• PROBLEM DETAILS: What follows is a listing; give it again exactly, in its entirety.

• RAW DATA:
BEGIN
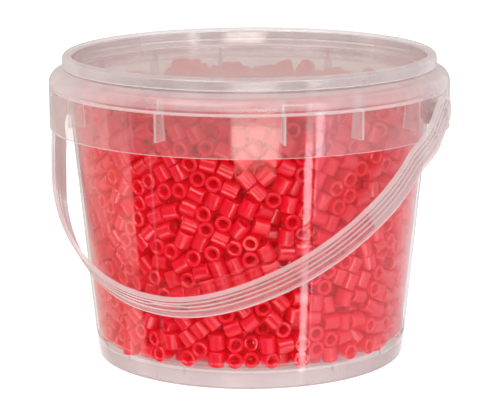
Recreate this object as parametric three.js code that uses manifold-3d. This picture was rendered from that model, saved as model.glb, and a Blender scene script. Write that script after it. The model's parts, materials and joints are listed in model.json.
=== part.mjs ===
// A clear polypropylene tub with a recessed lid and a ribbed strap bail, filled with short tubular beads.
// Millimetres, +Z up. The origin is the middle of the foot. The bail turns about X and hangs towards -Y.
import * as THREE from "three";
import { mergeVertices } from "three/addons/utils/BufferGeometryUtils.js";
import Module from "manifold-3d";

const wasm = await Module();
wasm.setup();

const DEGREE = Math.PI / 180;
const AROUND = 60; // facets round the tub and the lid
const GAP = 0.3; // between pieces that touch on the real tub

// Tub wall: a cone, named by its outer radius at z = 0 and by how much it widens per millimetre of height.
const WALL = 0.9;
const WALL_RADIUS = 48.8;
const WALL_DRAFT = 0.098;
const FLOOR_UNDER = 5.0;
const FLOOR_TOP = 6.2;
const FOOT_INNER = 46.2;
const FOOT_OUTER = 47.6;

// Skirt: the band that hangs outside the wall from the shoulder.
const SKIRT_RADIUS = 63;
const SKIRT = 1.0;
const SKIRT_BOTTOM = 73.4;
const SHELF = 86; // above this height the skirt is thick, as far as the groove beside the wall
const GROOVE_OUTER = 60;
const GROOVE_TOP = 90;
const SHOULDER_START = 87.4;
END
• THE ANSWER:
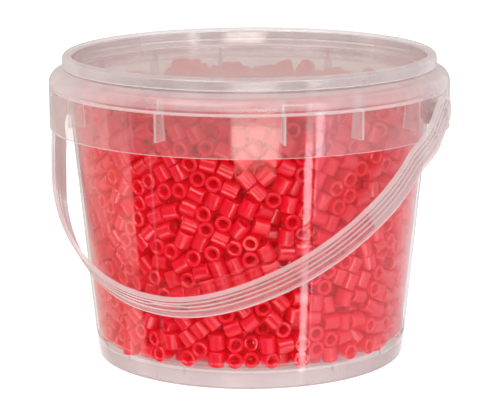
Recreate this object as parametric three.js code that uses manifold-3d. This picture was rendered from that model, saved as model.glb, and a Blender scene script. Write that script after it. The model's parts, materials and joints are listed in model.json.
=== part.mjs ===
// A clear polypropylene tub with a recessed lid and a ribbed strap bail, filled with short tubular beads.
// Millimetres, +Z up. The origin is the middle of the foot. The bail turns about X and hangs towards -Y.
import * as THREE from "three";
import { mergeVertices } from "three/addons/utils/BufferGeometryUtils.js";
import Module from "manifold-3d";

const wasm = await Module();
wasm.setup();

const DEGREE = Math.PI / 180;
const AROUND = 60; // facets round the tub and the lid
const GAP = 0.3; // between pieces that touch on the real tub

// Tub wall: a cone, named by its outer radius at z = 0 and by how much it widens per millimetre of height.
const WALL = 0.9;
const WALL_RADIUS = 48.8;
const WALL_DRAFT = 0.098;
const FLOOR_UNDER = 5.0;
const FLOOR_TOP = 6.2;
const FOOT_INNER = 46.2;
const FOOT_OUTER = 47.6;

// Skirt: the band that hangs outside the wall from the shoulder.
const SKIRT_RADIUS = 63;
const SKIRT = 1.0;
const SKIRT_BOTTOM = 73.4;
const SHELF = 86; // above this height the skirt is thick, as far as the groove beside the wall
const GROOVE_OUTER = 60;
const GROOVE_TOP = 90;
const SHOULDER_START = 87.4;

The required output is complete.